Do you remember crying your eyes out when Ginger dies?  Or crying again but this time with relief when Beauty is finally safe in his meadow with Little Joe?  Or one of the worst bits of all, when we read with horror how Ginger and Beauty were forced to hold their heads in one particular place to look spirited.  How cruel we thought the lady was who demanded that her grooms tightened the dreadful bearing reins, so that her horses could look fashionable? 

  

We all know that things are different now, we are happy that we live in much kinder times, bearing reins are pretty much a thing of the past and we have so much knowledge and science that we have learned to ensure our lovely companion and competition horses are comfortable and happy in their work.  Or have we?  Have we really learned anything at all?  Scratch beneath the surface and actually I don’t think we have.  There are many unkind practices out there, but I chose to look at one today that I believe has a comparison with Black Beauty’s story.  The use of Rollkur. 

  

The use of Rollkur or LDR (long deep round) where the horses head is fixed in an extreme position with the chin touching the chest or shoulder,  fills me with the same type of horror.  It apparently started in show jumping and is now popular with some famous dressage riders too.
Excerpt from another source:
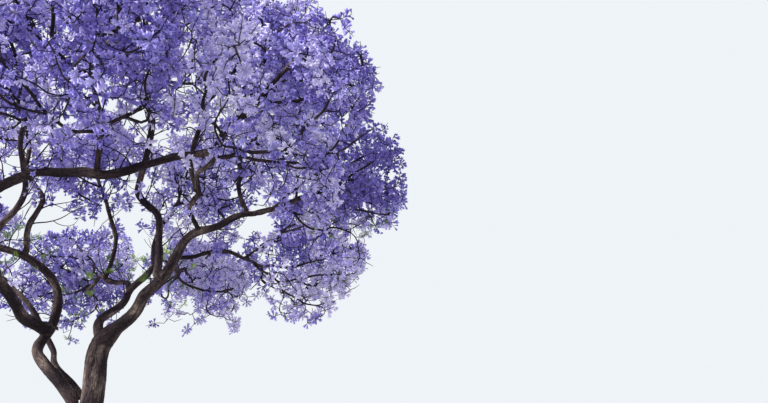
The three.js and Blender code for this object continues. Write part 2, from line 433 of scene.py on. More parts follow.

Photos and film of horses with blue tongues, horses forced to work in extreme hyper flexion for long periods of time, with wild eyes and spraying foam.  Spirits broken and bodies damaged by the very people we are asked to look up to.  Where is the beauty in that? 

  

I adore dressage, I love the idea of harmony with your horse, and I love the challenge of asking my willing girl to do something for me and us getting it right.  For me once you are using force on an animal, you’re not a good trainer, you’re cruel.  All the time that this practice is allowed and even rewarded, from the top levels of dressage down to the grassroots riders with their horses so tight and short in the neck, we are doing our horses just as much of an injustice as the bearing rein did in Black Beauty’s time.

  

I don’t compare myself to great riders, actually I think that I have  loads to learn before I can even be called a good rider, but what I want to be more than anything is a kind rider.  Almost all of us have horses because we love them, if you cried for Black Beauty, then you must be crying today too?